EXERCISE DETAILS –
Please give the data below again in full, exactly as it stands.

SUPPLIED MATERIAL –
>>>

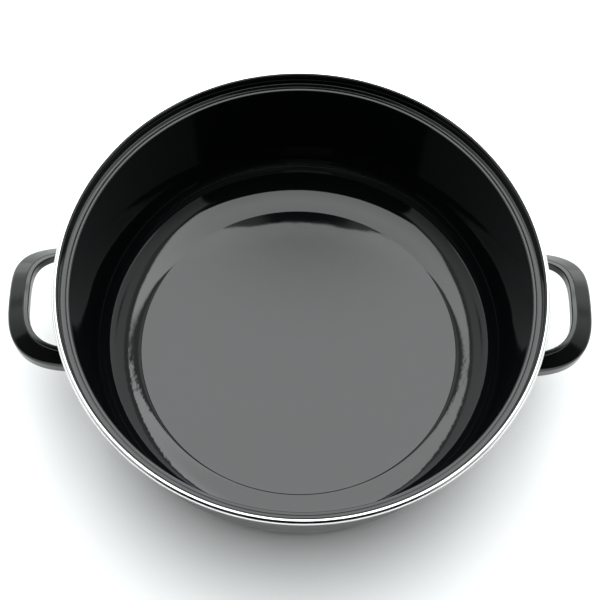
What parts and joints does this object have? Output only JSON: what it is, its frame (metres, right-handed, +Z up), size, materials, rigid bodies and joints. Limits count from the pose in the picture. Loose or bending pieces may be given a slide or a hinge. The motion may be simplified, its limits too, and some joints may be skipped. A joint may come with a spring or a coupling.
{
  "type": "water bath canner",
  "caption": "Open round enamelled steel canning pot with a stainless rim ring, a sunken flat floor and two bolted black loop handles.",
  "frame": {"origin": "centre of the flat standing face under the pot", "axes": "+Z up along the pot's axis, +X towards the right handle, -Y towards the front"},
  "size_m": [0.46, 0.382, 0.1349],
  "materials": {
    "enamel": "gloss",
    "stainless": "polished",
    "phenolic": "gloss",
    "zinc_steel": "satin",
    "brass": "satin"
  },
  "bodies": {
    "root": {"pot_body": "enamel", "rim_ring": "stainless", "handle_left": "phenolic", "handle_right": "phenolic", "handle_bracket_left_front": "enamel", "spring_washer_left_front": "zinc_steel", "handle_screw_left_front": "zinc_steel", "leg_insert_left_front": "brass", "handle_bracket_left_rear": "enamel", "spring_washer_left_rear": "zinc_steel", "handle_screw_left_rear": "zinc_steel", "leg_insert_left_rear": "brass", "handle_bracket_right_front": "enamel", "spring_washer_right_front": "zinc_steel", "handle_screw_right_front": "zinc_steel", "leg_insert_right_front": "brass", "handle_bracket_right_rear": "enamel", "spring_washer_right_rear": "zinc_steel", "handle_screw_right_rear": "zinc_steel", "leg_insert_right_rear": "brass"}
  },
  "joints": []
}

<<<

ANSWER TO THIS EXERCISE –
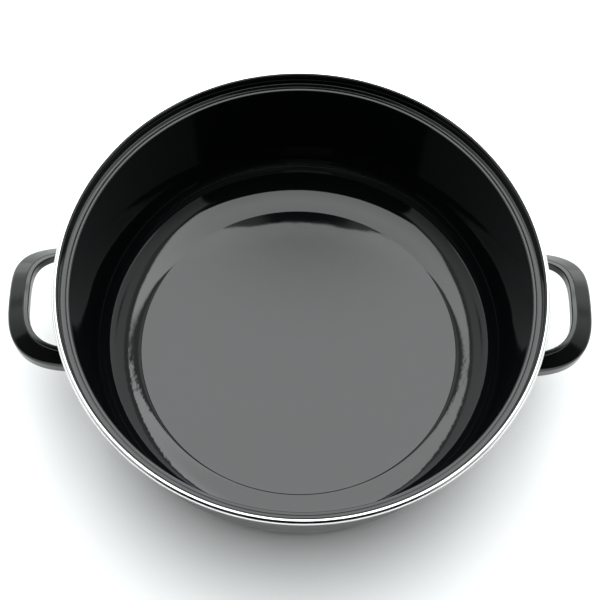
What parts and joints does this object have? Output only JSON: what it is, its frame (metres, right-handed, +Z up), size, materials, rigid bodies and joints. Limits count from the pose in the picture. Loose or bending pieces may be given a slide or a hinge. The motion may be simplified, its limits too, and some joints may be skipped. A joint may come with a spring or a coupling.
{
  "type": "water bath canner",
  "caption": "Open round enamelled steel canning pot with a stainless rim ring, a sunken flat floor and two bolted black loop handles.",
  "frame": {"origin": "centre of the flat standing face under the pot", "axes": "+Z up along the pot's axis, +X towards the right handle, -Y towards the front"},
  "size_m": [0.46, 0.382, 0.1349],
  "materials": {
    "enamel": "gloss",
    "stainless": "polished",
    "phenolic": "gloss",
    "zinc_steel": "satin",
    "brass": "satin"
  },
  "bodies": {
    "root": {"pot_body": "enamel", "rim_ring": "stainless", "handle_left": "phenolic", "handle_right": "phenolic", "handle_bracket_left_front": "enamel", "spring_washer_left_front": "zinc_steel", "handle_screw_left_front": "zinc_steel", "leg_insert_left_front": "brass", "handle_bracket_left_rear": "enamel", "spring_washer_left_rear": "zinc_steel", "handle_screw_left_rear": "zinc_steel", "leg_insert_left_rear": "brass", "handle_bracket_right_front": "enamel", "spring_washer_right_front": "zinc_steel", "handle_screw_right_front": "zinc_steel", "leg_insert_right_front": "brass", "handle_bracket_right_rear": "enamel", "spring_washer_right_rear": "zinc_steel", "handle_screw_right_rear": "zinc_steel", "leg_insert_right_rear": "brass"}
  },
  "joints": []
}